Edited by Gert Webelhuth, Manfred Sailer and Heike Walker
[Linguistik Aktuell/Linguistics Today 200] 2013
► pp. 243–280
A left-to-right (Phillips 1996) top-down (Chesi 2004, 2007) Minimalist Grammar is a generative procedure that operates on lexical items of a given language using minimalist structure building operations in order to isolate the best possible approximation of the (infinite) set of well-formed linguistic expressions of this language. In such a framework, all long-distance dependencies are “rightward” dependencies; given that the dependency trigger must be found first (e.g. in A′ dependencies, any DP/QP argument in a pre-verbal position is a dependency trigger), then the dependent (possibly non-local) constituent must be unambiguously identified (e.g. the selecting verbal head). Using a memory buffer (a well-known computational device) to store and retrieve constituents in a principled order/way so as to deal with long distance dependencies, we can correctly characterize standard (successive cyclic) movement, islandhood (Chesi 2004, 2007), parasitic gap constructions (Bianchi & Chesi 2008), quantifier raising (Bianchi & Chesi 2010) and A-binding (Bianchi 2009).
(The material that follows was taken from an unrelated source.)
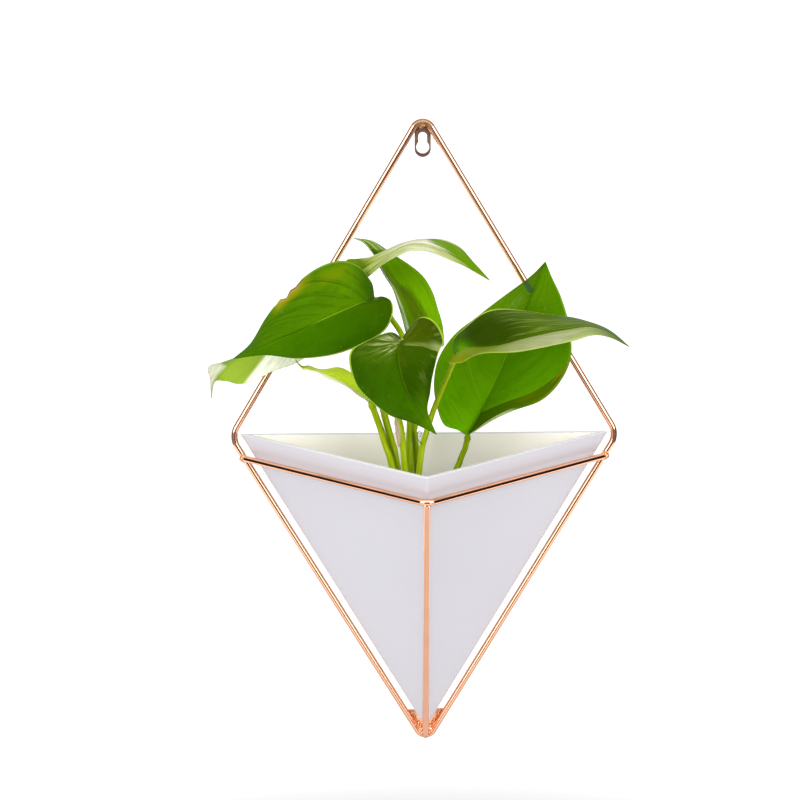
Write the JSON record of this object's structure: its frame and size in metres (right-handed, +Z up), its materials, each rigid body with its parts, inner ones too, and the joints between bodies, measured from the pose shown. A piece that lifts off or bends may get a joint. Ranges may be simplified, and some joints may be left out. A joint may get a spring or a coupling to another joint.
{
  "type": "wall planter",
  "caption": "Geometric wall planter: a copper rod frame hung by a keyhole plate, a lift-out white triangular pot and a leafy trailing plant in it.",
  "frame": {"origin": "centre of the hanging keyhole's round hole, on the wall plane", "axes": "+Z up, +Y into the wall, -Y out into the room, +X to the right for someone facing the wall"},
  "size_m": [0.2366, 0.1128, 0.3705],
  "materials": {
    "copper_plating": "polished",
    "dark_copper": "satin",
    "white_pot": "satin",
    "potting_mix": "matte",
    "leaf_stalk": "satin",
    "leaf_green": "satin",
    "young_leaf": "satin"
  },
  "bodies": {
    "frame": {"back_diamond": "copper_plating", "front_rail": "copper_plating", "front_strut": "copper_plating", "hanger_plate": "dark_copper", "bottom_gusset": "copper_plating", "weld_beads": "copper_plating"},
    "pot": {"planter_pot": "white_pot"},
    "plant": {"potting_soil": "potting_mix", "petiole_1": "leaf_stalk", "petiole_2": "leaf_stalk", "petiole_3": "leaf_stalk", "petiole_4": "leaf_stalk", "petiole_5": "leaf_stalk", "petiole_6": "leaf_stalk", "petiole_7": "leaf_stalk", "petiole_8": "leaf_stalk", "leaf_1": "leaf_green", "leaf_2": "young_leaf", "leaf_3": "young_leaf", "leaf_4": "leaf_green", "leaf_5": "leaf_green", "leaf_6": "leaf_green", "leaf_7": "leaf_green", "leaf_8": "leaf_green"}
  },
  "joints": [
    {"name": "pot_lift", "type": "slide", "parent": "frame", "child": "pot", "axis": [0, -0.4695, 0.8829], "range_m": [0, 0.2]},
    {"name": "plant_lift", "type": "slide", "parent": "pot", "child": "plant", "axis": [0, 0, 1], "range_m": [0, 0.15]}
  ]
}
In this paper, I will show that classic rightward movements such as Extraposition and Heavy NP-Shift can also be accommodated, cross-linguistically, in such a framework, thus maintaining discrimination of special properties (i.e. clause-boundedness, adjunct/argument asymmetries with respect to movement directionality, and the definiteness constraint) that make Extraposition and Heavy NP-Shift peculiar compared to standard “leftward” movement.